O ensino da língua e a transmissão da cultura portuguesa na diáspora tem de ser moderno nos conteúdos, nas formas e nas pedagogias e não assentar numa portugalidade que cheira a mofo e não rasga novas perspetivas. A História só nos serve se nos permitir compreender a nossa própria história. Para isso, não pode ser apenas um rosário de relatos épicos e de peripécias de navegadores, como acontecia nos meus tempos de menina – passava-se de D. Afonso Henriques a Pedro Álvares Cabral, passando por D. Dinis, pela Rainha Santa, por Pedro e Inês, por Aljubarrota, por Camões a salvar o poema, etc., até chegarmos às proezas de Gago Coutinho e Sacadura Cabral, sem que se percebesse o que tinha acontecido entretanto e como umas coisas levavam às outras.

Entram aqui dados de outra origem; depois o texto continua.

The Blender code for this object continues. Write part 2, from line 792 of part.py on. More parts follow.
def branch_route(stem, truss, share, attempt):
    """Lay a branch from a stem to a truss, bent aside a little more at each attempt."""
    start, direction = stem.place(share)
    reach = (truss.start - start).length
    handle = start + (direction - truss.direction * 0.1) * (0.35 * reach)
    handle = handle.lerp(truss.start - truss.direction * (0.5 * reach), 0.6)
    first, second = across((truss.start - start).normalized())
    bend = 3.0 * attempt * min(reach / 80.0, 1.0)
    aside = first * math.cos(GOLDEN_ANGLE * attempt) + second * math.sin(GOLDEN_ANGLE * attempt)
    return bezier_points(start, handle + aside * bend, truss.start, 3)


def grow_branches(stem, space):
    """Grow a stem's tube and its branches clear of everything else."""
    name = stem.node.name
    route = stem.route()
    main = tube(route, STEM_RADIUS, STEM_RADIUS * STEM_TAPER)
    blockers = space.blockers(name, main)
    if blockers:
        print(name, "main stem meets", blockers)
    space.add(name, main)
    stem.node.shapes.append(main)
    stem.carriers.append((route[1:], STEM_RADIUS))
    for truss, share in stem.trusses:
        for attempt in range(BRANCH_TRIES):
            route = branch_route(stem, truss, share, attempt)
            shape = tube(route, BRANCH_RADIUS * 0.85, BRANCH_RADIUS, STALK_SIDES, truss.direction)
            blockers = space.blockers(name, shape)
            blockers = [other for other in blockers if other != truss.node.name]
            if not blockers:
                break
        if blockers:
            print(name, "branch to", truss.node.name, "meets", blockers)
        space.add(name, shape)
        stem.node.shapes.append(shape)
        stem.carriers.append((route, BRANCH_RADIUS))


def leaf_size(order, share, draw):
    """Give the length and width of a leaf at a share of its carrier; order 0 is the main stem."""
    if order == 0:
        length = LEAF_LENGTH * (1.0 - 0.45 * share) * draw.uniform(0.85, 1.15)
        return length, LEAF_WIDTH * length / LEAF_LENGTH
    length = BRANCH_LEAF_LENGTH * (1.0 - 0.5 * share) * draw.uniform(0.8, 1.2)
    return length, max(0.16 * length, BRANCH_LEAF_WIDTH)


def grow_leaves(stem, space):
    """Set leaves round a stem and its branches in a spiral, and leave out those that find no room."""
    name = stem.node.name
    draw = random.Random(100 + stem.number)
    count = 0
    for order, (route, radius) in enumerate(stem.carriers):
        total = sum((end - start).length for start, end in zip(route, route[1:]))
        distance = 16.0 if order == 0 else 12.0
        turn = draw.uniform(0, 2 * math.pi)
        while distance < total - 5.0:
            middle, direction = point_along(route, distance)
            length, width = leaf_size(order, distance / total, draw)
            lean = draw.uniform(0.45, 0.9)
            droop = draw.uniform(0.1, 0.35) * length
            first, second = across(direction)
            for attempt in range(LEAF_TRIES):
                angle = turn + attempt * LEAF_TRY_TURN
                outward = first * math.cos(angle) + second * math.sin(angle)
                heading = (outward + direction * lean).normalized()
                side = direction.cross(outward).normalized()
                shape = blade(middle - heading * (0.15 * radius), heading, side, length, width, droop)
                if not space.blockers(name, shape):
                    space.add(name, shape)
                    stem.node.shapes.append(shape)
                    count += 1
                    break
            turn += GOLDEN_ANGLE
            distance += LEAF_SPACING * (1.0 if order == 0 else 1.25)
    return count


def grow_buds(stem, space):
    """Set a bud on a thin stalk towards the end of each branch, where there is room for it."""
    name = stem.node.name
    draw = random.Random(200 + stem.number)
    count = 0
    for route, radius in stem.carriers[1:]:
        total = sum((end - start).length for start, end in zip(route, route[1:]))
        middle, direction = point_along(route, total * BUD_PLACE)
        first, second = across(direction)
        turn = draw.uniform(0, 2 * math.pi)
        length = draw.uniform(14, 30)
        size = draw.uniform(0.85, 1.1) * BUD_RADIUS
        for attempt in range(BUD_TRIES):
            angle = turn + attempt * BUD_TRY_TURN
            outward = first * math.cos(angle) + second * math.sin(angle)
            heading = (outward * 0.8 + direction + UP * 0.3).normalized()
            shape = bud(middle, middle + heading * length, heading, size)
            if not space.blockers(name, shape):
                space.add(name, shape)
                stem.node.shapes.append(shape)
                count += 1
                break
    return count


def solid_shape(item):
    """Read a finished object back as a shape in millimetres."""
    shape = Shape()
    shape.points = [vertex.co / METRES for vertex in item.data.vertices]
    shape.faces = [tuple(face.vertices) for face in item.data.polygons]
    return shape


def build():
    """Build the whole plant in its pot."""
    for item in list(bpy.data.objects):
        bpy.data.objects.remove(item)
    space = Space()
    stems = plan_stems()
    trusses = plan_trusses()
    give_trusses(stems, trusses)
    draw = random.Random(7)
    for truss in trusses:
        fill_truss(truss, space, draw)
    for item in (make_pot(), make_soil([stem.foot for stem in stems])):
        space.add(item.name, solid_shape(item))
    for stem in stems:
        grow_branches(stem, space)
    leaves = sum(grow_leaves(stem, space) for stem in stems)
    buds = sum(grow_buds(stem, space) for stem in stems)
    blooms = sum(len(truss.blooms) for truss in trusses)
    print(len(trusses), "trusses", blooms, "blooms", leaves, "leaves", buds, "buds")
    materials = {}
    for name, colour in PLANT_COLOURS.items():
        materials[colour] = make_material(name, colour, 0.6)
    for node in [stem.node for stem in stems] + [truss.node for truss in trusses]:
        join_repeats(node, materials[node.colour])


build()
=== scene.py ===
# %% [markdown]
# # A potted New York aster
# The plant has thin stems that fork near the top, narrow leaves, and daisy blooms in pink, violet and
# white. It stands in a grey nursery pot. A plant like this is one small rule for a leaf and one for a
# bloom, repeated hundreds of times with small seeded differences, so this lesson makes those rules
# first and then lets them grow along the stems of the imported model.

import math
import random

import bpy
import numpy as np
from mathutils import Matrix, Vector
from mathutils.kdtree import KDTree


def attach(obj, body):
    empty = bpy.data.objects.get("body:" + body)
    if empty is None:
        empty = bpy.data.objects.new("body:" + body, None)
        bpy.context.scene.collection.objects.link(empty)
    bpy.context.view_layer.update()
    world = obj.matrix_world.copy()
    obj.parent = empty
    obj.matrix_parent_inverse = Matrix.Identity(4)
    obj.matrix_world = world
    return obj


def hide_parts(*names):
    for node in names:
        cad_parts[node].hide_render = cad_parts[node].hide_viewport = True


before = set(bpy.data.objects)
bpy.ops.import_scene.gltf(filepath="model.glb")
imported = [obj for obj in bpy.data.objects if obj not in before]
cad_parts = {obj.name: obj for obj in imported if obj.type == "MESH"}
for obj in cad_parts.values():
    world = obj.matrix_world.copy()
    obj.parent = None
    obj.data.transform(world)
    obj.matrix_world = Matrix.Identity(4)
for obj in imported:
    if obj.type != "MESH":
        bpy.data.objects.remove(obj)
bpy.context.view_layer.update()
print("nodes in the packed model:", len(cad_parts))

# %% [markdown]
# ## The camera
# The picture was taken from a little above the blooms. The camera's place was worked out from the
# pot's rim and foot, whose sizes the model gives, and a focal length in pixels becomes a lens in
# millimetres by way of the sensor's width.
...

Para fazer florescer a cultura portuguesa na diáspora conviria fazê-lo também cá dentro Cultura devia ser algo mais do que folclore, comes e bebes, Tóni Carreira e festas animadas por pseudoestrelas pimba a vomitar ordinarices. Seria bom que os portugueses no estrangeiro fossem «autênticos embaixadores de Portugal em geografias diversas» , como reza o programa do Chega, mas tal pretensão obriga a que recebamos os imigrantes em Portugal como «autênticos embaixadores» das suas culturas – também nós ficaremos mais ricos.

Recordo as palavras de Peter Scholten, Diretor do Centro de Investigação sobre Governação das Migrações e da Diversidade na Universidade Erasmus de Roterdão. Numa conferência proferida em maio passado no Fundão, afirmou que deixou de fazer sentido falar de «emigrantes» ou de «imigrantes» – que se fale de «migrantes», de «migrações» e de «mobilidade»; que poucos serão as famílias europeias que não tenham histórias de migração nas três últimas gerações; e que todos nós poderemos um dia ser migrantes por razões tão variadas quanto o trabalho, a sede de mudança, as relações pessoais, a guerra, as alterações climáticas, etc.

Um país é de todos os que lá vivem, onde quer que tenham nascido, e também dos que de lá saíram por necessidade ou por opção, provisoria ou permanentemente. Partido dos emigrantes?? Não faz sentido. É só poeira para os olhos.